→ **Source material**:
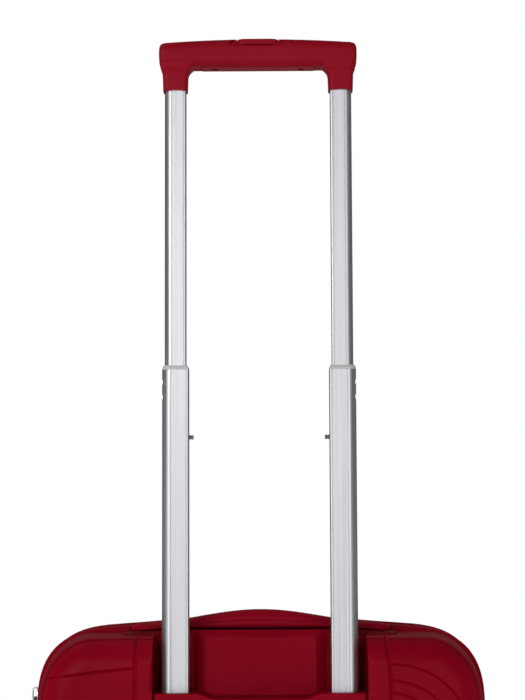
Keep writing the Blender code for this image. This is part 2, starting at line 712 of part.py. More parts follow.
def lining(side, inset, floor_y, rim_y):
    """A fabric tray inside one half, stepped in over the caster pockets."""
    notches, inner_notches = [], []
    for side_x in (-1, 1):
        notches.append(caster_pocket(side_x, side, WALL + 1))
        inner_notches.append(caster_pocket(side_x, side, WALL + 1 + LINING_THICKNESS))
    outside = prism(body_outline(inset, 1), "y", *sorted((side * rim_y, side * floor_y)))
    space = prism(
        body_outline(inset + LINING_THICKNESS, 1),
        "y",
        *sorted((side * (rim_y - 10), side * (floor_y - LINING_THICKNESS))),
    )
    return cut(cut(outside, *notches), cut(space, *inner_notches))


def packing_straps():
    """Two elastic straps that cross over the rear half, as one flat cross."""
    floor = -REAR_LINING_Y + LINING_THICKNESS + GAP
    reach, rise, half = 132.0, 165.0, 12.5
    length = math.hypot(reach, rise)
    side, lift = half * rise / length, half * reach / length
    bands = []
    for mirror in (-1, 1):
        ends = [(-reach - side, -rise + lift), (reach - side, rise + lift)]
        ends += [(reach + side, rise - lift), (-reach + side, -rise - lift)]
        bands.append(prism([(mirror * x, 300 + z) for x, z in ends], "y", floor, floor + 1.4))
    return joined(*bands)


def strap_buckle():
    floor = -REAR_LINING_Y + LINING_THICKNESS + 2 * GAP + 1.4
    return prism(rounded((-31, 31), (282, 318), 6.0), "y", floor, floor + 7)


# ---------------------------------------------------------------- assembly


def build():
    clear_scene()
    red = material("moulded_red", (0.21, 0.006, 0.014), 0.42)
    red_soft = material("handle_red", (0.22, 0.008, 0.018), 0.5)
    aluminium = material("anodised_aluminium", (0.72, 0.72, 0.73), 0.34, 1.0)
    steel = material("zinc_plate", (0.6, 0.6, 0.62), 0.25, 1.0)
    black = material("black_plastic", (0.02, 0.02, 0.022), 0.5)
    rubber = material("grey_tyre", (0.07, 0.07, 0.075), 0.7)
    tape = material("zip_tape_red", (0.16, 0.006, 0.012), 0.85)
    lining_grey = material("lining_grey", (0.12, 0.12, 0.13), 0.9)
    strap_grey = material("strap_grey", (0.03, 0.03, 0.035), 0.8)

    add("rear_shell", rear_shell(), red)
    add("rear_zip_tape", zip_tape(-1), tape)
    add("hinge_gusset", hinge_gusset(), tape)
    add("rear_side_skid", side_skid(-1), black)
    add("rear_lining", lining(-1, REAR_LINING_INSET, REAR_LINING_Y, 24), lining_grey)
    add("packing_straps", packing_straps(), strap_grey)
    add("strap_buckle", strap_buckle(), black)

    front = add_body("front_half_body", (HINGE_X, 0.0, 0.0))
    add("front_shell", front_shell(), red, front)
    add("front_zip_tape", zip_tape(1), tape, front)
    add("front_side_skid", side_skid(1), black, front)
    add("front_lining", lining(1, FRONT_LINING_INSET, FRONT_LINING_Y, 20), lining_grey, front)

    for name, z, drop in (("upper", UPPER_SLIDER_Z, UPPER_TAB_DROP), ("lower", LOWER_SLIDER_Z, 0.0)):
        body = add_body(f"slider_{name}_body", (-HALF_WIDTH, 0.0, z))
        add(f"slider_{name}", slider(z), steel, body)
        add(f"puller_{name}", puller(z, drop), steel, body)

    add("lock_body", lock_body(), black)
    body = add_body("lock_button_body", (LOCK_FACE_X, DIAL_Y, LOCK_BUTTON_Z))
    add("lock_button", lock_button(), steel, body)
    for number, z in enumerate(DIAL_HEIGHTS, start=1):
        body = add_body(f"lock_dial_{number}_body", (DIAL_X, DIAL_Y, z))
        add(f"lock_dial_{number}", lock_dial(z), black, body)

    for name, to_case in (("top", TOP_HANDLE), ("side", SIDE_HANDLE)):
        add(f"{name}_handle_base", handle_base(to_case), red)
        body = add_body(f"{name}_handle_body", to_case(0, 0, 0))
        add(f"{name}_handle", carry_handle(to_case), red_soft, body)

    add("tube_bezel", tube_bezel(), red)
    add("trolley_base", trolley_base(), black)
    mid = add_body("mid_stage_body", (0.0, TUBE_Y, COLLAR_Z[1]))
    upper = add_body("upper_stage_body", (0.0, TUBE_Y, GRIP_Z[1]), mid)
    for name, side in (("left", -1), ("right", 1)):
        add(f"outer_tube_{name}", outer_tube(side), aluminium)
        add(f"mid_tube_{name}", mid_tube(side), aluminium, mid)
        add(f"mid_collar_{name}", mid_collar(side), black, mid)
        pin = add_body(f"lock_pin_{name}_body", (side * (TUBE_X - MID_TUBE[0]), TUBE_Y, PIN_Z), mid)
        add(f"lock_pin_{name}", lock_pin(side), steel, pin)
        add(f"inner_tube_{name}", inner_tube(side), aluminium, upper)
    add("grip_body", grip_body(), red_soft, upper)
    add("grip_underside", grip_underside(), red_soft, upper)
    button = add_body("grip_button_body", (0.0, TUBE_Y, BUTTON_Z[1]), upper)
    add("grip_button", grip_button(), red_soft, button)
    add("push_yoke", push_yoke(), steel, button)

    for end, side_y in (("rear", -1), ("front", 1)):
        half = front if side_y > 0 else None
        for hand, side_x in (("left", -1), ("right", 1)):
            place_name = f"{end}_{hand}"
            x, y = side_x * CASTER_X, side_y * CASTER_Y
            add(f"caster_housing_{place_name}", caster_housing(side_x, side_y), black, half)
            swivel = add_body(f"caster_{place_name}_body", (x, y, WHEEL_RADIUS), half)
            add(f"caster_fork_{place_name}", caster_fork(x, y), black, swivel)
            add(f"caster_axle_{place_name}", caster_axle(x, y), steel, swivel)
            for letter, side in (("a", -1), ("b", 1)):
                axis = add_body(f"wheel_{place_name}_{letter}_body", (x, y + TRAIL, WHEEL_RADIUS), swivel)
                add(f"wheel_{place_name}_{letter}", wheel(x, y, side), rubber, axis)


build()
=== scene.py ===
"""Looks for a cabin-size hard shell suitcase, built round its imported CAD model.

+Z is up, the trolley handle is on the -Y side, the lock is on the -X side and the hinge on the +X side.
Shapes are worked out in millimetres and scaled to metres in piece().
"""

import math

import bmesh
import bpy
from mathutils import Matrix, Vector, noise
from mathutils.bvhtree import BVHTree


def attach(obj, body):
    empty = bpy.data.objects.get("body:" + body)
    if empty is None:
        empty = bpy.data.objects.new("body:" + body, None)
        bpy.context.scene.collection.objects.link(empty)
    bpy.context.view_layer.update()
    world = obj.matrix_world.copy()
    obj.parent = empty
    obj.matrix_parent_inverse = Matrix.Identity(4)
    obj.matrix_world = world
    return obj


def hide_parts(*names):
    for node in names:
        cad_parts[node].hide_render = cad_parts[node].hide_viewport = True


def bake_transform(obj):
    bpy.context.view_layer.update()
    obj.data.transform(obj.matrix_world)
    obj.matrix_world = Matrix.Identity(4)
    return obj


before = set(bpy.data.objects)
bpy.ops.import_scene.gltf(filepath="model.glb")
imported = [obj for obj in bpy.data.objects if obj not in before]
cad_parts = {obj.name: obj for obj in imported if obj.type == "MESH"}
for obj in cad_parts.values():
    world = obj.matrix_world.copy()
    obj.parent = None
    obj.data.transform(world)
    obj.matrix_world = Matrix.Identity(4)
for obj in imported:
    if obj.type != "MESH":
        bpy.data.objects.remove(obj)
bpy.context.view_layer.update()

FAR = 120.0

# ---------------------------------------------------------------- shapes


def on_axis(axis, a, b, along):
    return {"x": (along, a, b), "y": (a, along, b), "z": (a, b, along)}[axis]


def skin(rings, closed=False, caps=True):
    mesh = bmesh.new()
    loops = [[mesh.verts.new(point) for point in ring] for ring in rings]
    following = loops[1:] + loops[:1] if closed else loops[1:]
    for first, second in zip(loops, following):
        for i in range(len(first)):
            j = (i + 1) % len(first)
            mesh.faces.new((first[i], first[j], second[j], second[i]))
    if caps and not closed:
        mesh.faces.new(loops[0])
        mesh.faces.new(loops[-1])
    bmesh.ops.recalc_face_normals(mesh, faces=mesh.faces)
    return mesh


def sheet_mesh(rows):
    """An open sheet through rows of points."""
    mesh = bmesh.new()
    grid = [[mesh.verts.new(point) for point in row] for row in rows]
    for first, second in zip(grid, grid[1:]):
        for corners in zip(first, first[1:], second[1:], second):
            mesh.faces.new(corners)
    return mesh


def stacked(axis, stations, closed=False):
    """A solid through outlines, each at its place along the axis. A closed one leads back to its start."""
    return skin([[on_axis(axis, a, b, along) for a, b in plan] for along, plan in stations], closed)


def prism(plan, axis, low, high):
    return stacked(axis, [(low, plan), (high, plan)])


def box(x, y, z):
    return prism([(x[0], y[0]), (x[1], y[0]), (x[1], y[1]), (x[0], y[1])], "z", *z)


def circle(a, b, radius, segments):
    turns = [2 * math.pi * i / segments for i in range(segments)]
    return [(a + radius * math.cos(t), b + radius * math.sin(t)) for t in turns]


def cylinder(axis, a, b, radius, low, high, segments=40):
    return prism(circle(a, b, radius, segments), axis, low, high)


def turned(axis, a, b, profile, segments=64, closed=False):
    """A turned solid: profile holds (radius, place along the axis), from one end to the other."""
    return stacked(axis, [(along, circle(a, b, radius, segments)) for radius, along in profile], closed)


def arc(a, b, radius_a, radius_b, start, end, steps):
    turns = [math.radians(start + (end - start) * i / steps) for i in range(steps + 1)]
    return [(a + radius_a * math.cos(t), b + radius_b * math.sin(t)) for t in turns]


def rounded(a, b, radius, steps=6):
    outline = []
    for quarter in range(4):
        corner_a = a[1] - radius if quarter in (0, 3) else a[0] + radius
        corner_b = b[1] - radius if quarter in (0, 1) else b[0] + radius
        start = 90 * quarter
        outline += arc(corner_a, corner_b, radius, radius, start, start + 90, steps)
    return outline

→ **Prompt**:
Reproduce each line of the material containing the word "True".

→ **Answer to this problem**:
        cad_parts[node].hide_render = cad_parts[node].hide_viewport = True
def skin(rings, closed=False, caps=True):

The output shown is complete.